Postscript: Science or Espionage?
This paper would not be complete without some discussion of the vexed question of espionage by the two expeditions. In the event, although both Britain and France issued safe-conducts guaranteeing the safety of the other’s ships in the name of science, the avowed scientific objectives of both voyages were compromised by the strategic imperatives of the war.
No evidence has come to light implicating Baudin himself in spying on the British settlement at Port Jackson, as later alleged by the Admiralty (Quart. Review 1810) – indeed, his sailing instructions excluded the east coast of New Holland from his itinerary, since it was already well known from the work of English navigators. On the other hand he was specifically directed to ‘sail the full length of [D’Entrecasteaux] channel [in Van Diemen’s Land] to ascertain whether or not the English have established a settlement there’ (Cornell 1974).
[As to Flinders:] To Decaen, busily engaged in placing the island on a war footing following the renewal of hostilities, the Englishman’s fortuitous arrival seemed doubly suspicious – not only was his ship, the 29 ton schooner Cumberland, a highly unlikely vessel for the commander of a voyage on discovery, but his passport was for the 334 ton sloop Investigator. Moreover, the Cumberland had spied on the Géographe during her voyage through Bass Strait just 12 months before. Placing Flinders under temporary arrest as a suspected spy, the General ordered the seizure and inspection of his logbooks and papers. On examination these appeared to provide the proof he needed.
In contravention of his passport Flinders was carrying despatches from Governor King to the home government, requesting inter alia additional troops and armaments for the British colony – for defence against any possible attack from lle-de-France and to ‘annoy the trade’ of the Spanish settlements in South America. Flinders denied all knowledge of the contents, but for Decaen they bore out Péron’s claims that his voyage had a military and strategic purpose. No less damaging was the statement in his logbook that at Ile-de-France he intended to ‘acquire a knowledge of the winds and weather [and] the actual state of the French colony, and of what utility it and its dependencies might be to Port Jackson’ – no more than the French had done at Sydney during the Peace of Amiens [25.3.1802-16.5.1803], but military intelligence in wartime.
Mrs Ly-Tio-Fane Pineo (1988) has argued, convincingly in my view, that Decaen used Flinders’ release as a bargaining chip to secure his own return to France after an inevitable British invasion of the island; she writes ‘what is most probable is that the Captain-General, an excellent strategist, must have demanded, in exchange for the immediate liberation of the navigator, assurances for his own freedom, should he … be reduced to capitulate to an invading force’. Certainly her thesis goes far to explain the events which followed his release on parole in June 1810.

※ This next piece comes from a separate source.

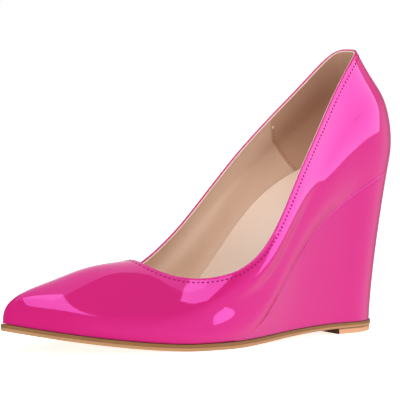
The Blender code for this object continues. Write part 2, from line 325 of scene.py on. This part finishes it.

Flinders sailed for Cape Town, where he expected to take immediate passage to England. Instead he was ordered to report to Vice-Admiral Bertie, the Commander-in-Chief, who was planning the invasion of Ile-de-France and required information on the island’s topography, military strength, defences, civilian morale, and other intelligence. Flinders demurred, pointing out that this was contrary to his parole, but gave in when Bertie insisted, ‘conceiving with me[!] that I was under no obligation to refuse any information that might be required of me relative to that colony’ (Flinders 1986).
[At the end of November 1810, the English successfully invaded Isle-de-France, renamed Mauritius Island again since then].